2029 United States gubernatorial elections

2 governorships
| Party | Republican | Democratic |
- Democratic incumbent Term-limited Democrat

= 2029 United States gubernatorial elections =

Gubernatorial elections are scheduled to be held in the United States on November 6, 2029, in the states of New Jersey and Virginia. The last regular gubernatorial elections for both states were in 2025.

== Race summary ==
=== States ===

| State | Governor | Party | First elected | Last race | Status | Candidates |
|---|---|---|---|---|---|---|
| New Jersey | Mikie Sherrill | Democratic | 2025 | 56.9% D | Eligible | TBD |
| Virginia | Abigail Spanberger | Democratic | 2025 | 57.6% D | Term-limited | TBD |

== New Jersey ==
Governor Mikie Sherrill was elected in 2025 with 56.9% of the vote. She is eligible to run for re-election to a second term, but has not stated if she would do so.

== Virginia ==
Governor Abigail Spanberger was elected in 2025 with 57.6% of the vote. Spanberger is ineligible to run for re-election to a second consecutive term, as the state prohibits governors from serving consecutive terms.

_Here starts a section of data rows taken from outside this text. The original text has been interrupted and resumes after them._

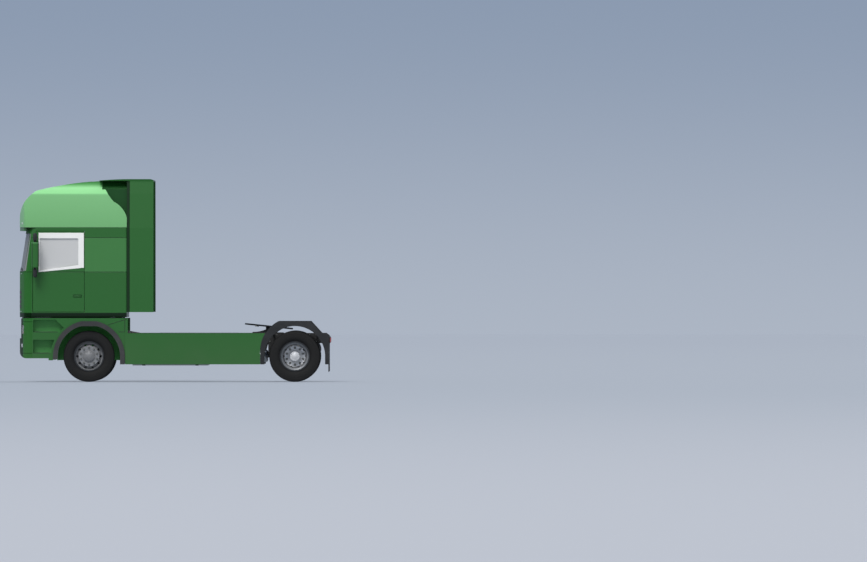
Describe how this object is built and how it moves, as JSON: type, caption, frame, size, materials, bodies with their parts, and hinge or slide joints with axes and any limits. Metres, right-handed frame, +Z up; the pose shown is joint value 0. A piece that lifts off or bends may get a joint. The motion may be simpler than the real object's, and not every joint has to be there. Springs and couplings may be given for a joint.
{
  "type": "semi truck tractor unit",
  "caption": "Cab-over road tractor with high-roof sleeper cab, air deflectors, side skirts, steered front wheels, twin rear wheels and a pitching fifth wheel.",
  "frame": {"origin": "on the ground, at the middle of the bounding box in plan", "axes": "+X to the tail (the truck faces -X), +Y to the vehicle's right, +Z up"},
  "size_m": [6.19, 3.11, 4.02],
  "materials": {
    "cab_paint": "satin green paint",
    "chassis_paint": "dark chassis paint",
    "engine_iron": "rough casting",
    "axle_iron": "painted casting",
    "tank_metal": "brushed",
    "trim_plastic": "grained dark plastic",
    "black_rubber": "matt",
    "tyre_rubber": "matt",
    "wheel_steel": "silver wheel paint",
    "window_glass": "tinted glass",
    "lamp_lens": "clear lens",
    "red_lens": "red lens",
    "dash_plastic": "soft grained plastic",
    "seat_fabric": "woven cloth",
    "plate_steel": "greased steel"
  },
  "bodies": {
    "chassis": {"frame_rails": "chassis_paint", "cross_members": "chassis_paint", "radiator": "tank_metal", "engine": "engine_iron", "propeller_shaft": "axle_iron", "front_axle": "axle_iron", "front_springs": "axle_iron", "rear_axle": "axle_iron", "rear_suspension": "axle_iron", "air_springs": "black_rubber", "bumper": "cab_paint", "headlamps": "lamp_lens", "side_panels": "cab_paint", "front_arch_trims": "trim_plastic", "front_arch_liners": "cab_paint", "side_skirts": "cab_paint", "fuel_tanks": "tank_metal", "air_tanks": "chassis_paint", "rear_mudguards": "trim_plastic", "fifth_wheel_mount": "chassis_paint", "catwalk": "tank_metal", "rear_lamps": "red_lens", "cab_mounts": "chassis_paint"},
    "cab": {"cab_floor": "cab_paint", "cab_front": "cab_paint", "cab_sides": "cab_paint", "cab_rear": "cab_paint", "cab_roof": "cab_paint", "windscreen": "window_glass", "roof_deflector": "cab_paint", "side_deflectors": "cab_paint", "dashboard": "dash_plastic", "seats": "seat_fabric", "bunk": "seat_fabric", "lower_grille": "trim_plastic", "coupling_panel": "chassis_paint"},
    "front_panel": {"front_panel": "cab_paint"},
    "steering_wheel": {"steering_wheel": "dash_plastic"},
    "fifth_wheel": {"fifth_wheel": "plate_steel"},
    "tie_rod": {"tie_rod": "axle_iron"},
    "door_left": {"door_left": "cab_paint", "door_glass_left": "window_glass", "mirror_left": "cab_paint"},
    "knuckle_left": {"knuckle_left": "axle_iron"},
    "front_wheel_left": {"tyre_front_left": "tyre_rubber", "rim_front_left": "wheel_steel"},
    "rear_wheels_left": {"tyres_rear_left": "tyre_rubber", "rims_rear_left": "wheel_steel"},
    "door_right": {"door_right": "cab_paint", "door_glass_right": "window_glass", "mirror_right": "cab_paint"},
    "knuckle_right": {"knuckle_right": "axle_iron"},
    "front_wheel_right": {"tyre_front_right": "tyre_rubber", "rim_front_right": "wheel_steel"},
    "rear_wheels_right": {"tyres_rear_right": "tyre_rubber", "rims_rear_right": "wheel_steel"}
  },
  "joints": [
    {"name": "cab_tilt", "type": "hinge", "parent": "chassis", "child": "cab", "pos_m": [-2.965, 0, 0.9], "axis": [0, -1, 0], "range_deg": [0, 60]},
    {"name": "front_panel_lift", "type": "hinge", "parent": "cab", "child": "front_panel", "pos_m": [-3.091, 0, 2.15], "axis": [0, 1, 0], "range_deg": [0, 80]},
    {"name": "fifth_wheel_pitch", "type": "hinge", "parent": "chassis", "child": "fifth_wheel", "pos_m": [1.84, 0, 1.04], "axis": [0, -1, 0], "range_deg": [0, 18]},
    {"name": "door_left_hinge", "type": "hinge", "parent": "cab", "child": "door_left", "pos_m": [-2.795, -1.233, 1.4], "axis": [0, 0, -1], "range_deg": [0, 75]},
    {"name": "door_right_hinge", "type": "hinge", "parent": "cab", "child": "door_right", "pos_m": [-2.795, 1.233, 1.4], "axis": [0, 0, 1], "range_deg": [0, 75]},
    {"name": "steer_left", "type": "hinge", "parent": "chassis", "child": "knuckle_left", "pos_m": [-1.695, -0.8505, 0.507], "axis": [0, 0, 1], "range_deg": [-40, 40]},
    {"name": "steer_right", "type": "hinge", "parent": "chassis", "child": "knuckle_right", "pos_m": [-1.695, 0.8505, 0.507], "axis": [0, 0, 1], "range_deg": [-40, 40]},
    {"name": "tie_rod_pivot", "type": "hinge", "parent": "knuckle_left", "child": "tie_rod", "pos_m": [-1.51, -0.8505, 0.385], "axis": [0, 0, 1], "range_deg": [-40, 40]},
    {"name": "steering_wheel_turn", "type": "hinge", "parent": "cab", "child": "steering_wheel", "pos_m": [-2.475, -0.62, 2.11], "axis": [0.5736, 0, 0.8192], "range_deg": [-720, 720]},
    {"name": "front_left_spin", "type": "hinge", "parent": "knuckle_left", "child": "front_wheel_left", "pos_m": [-1.695, -1.0255, 0.507], "axis": [0, 1, 0], "continuous": true},
    {"name": "front_right_spin", "type": "hinge", "parent": "knuckle_right", "child": "front_wheel_right", "pos_m": [-1.695, 1.0255, 0.507], "axis": [0, 1, 0], "continuous": true},
    {"name": "rear_left_spin", "type": "hinge", "parent": "chassis", "child": "rear_wheels_left", "pos_m": [2.385, -0.9105, 0.507], "axis": [0, 1, 0], "continuous": true},
    {"name": "rear_right_spin", "type": "hinge", "parent": "chassis", "child": "rear_wheels_right", "pos_m": [2.385, 0.9105, 0.507], "axis": [0, 1, 0], "continuous": true}
  ],
  "couplings": [
    {"joint": "steer_right", "follows": "steer_left", "ratio": 1},
    {"joint": "tie_rod_pivot", "follows": "steer_left", "ratio": -1},
    {"joint": "steering_wheel_turn", "follows": "steer_left", "ratio": 18}
  ]
}
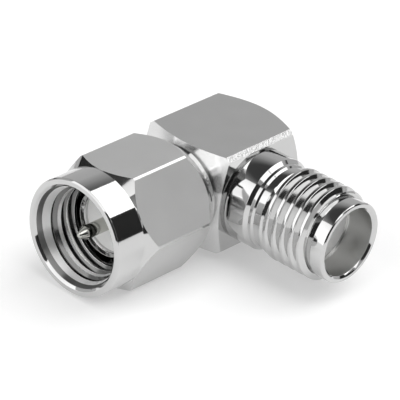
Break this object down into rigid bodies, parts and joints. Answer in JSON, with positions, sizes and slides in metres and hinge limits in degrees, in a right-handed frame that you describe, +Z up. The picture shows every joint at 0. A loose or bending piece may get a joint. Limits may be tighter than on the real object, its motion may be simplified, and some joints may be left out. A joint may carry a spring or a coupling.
{
  "type": "coax adapter",
  "caption": "Right-angle coaxial adapter: a plug with a hexagonal coupling nut and an externally threaded jack, joined by a square metal elbow block.",
  "frame": {"origin": "on the plug's axis, just ahead of the insulator inside its outer contact", "axes": "-Y out of the plug, +X out of the jack, +Z up"},
  "size_m": [0.0162, 0.0175, 0.0082],
  "materials": {
    "block": "bright nickel plate, fine turning and milling marks",
    "cap": "bright nickel plate",
    "barrel": "bright nickel plate",
    "ring": "spring steel, plain",
    "nut": "bright nickel plate, polished flats",
    "plug_insulator": "white insulator, matt",
    "pin": "dull plated contact",
    "shell": "bright nickel plate",
    "jack_insulator": "white insulator, matt",
    "socket": "dull plated contact",
    "solder": "solder"
  },
  "bodies": {
    "adapter": {"body_block": "block", "rear_cap": "cap", "plug_barrel": "barrel", "snap_ring": "ring", "plug_dielectric": "plug_insulator", "plug_pin": "pin", "jack_shell": "shell", "jack_dielectric": "jack_insulator", "jack_socket": "socket", "solder_joint": "solder"},
    "nut": {"coupling_nut": "nut"}
  },
  "joints": [
    {"name": "nut_spin", "type": "hinge", "parent": "adapter", "child": "nut", "pos_m": [0, 0.0042, 0], "axis": [0, 1, 0], "continuous": true}
  ]
}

Ahead of the Democratic primary, speaker of the House of Delegates Don Scott has publicly expressed interest in running. Lieutenant governor Ghazala Hashmi and attorney general Jay Jones have been mentioned as potential candidates for the nomination.

Ahead of the Republican primary, former attorney general Jason Miyares has also expressed interest in running. U.S. representative Rob Wittman is mentioned as a potential contender for the nomination, while former governor Glenn Youngkin stated he "had no plans" to run.